Wednesday, August 8, 2012

One Does Not Simply Walk Into Canada

Tonight I find myself in the New Brunswick of the north, east of eastern standard time – at site 287 of the Chignecto North campground in Fundy National Park. The first leg of a journey that will largely revolve around the park’s namesake, I consider it something of an accomplishment just to have made it here at all. Whenever I’ve prepared to cross the border into Canada (all 2 times), I’ve developed somewhat irrational fears that I won’t be allowed in. First it was the dog and how I almost wasn’t able to get a copy of his rabies certificate, but I was able to get that straightened out so that wasn’t it. Then it was the thought that the border agent wouldn’t like what I had planned, but his only complaint could have been that my itinerary wasn’t concrete enough and if that’s what he thought, then I would have had serious doubts about the mental faculty of the people guarding this country’s borders.

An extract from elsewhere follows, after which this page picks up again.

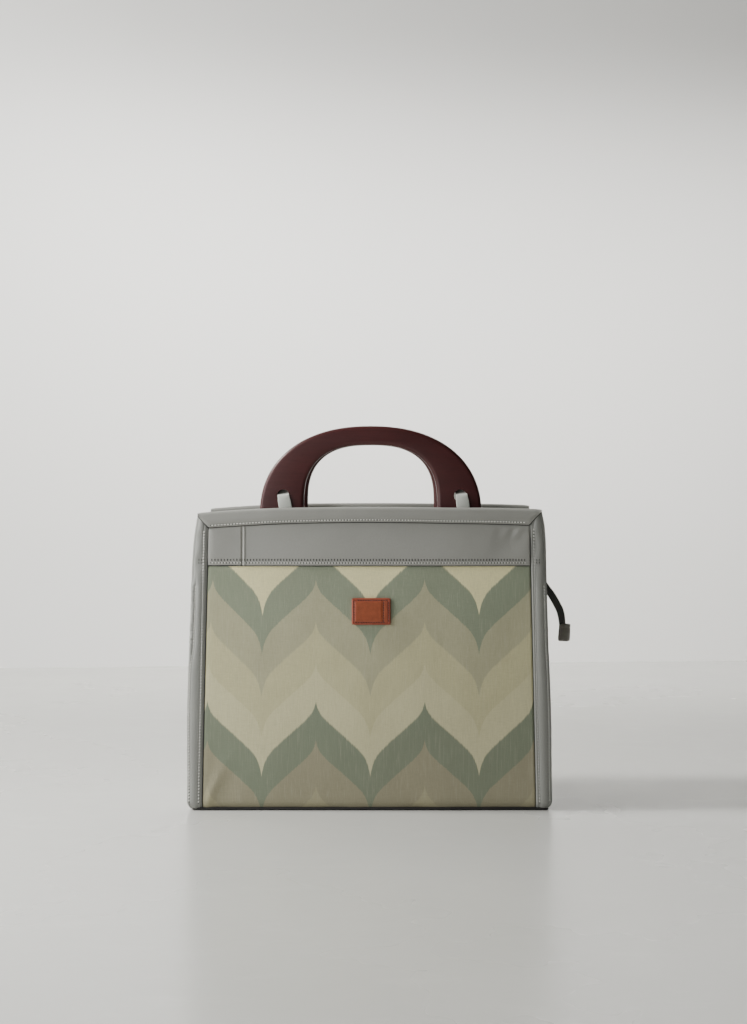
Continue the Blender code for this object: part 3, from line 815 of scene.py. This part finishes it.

Maybe my failed car inspection sticker would keep me out, but why would an agent of the Canadian government care whether my car’s tire pressure was up to Massachusetts’ standards? After persuading myself that all of these reasons were no cause for concern, about 20 miles from the border I remembered reading about some international car insurance documentation which I didn’t have and obviously couldn’t get at this point. But I’d been to Toronto for more than 24 hours only a few months ago and hadn’t needed it, so why would the rules be any different at this crossing?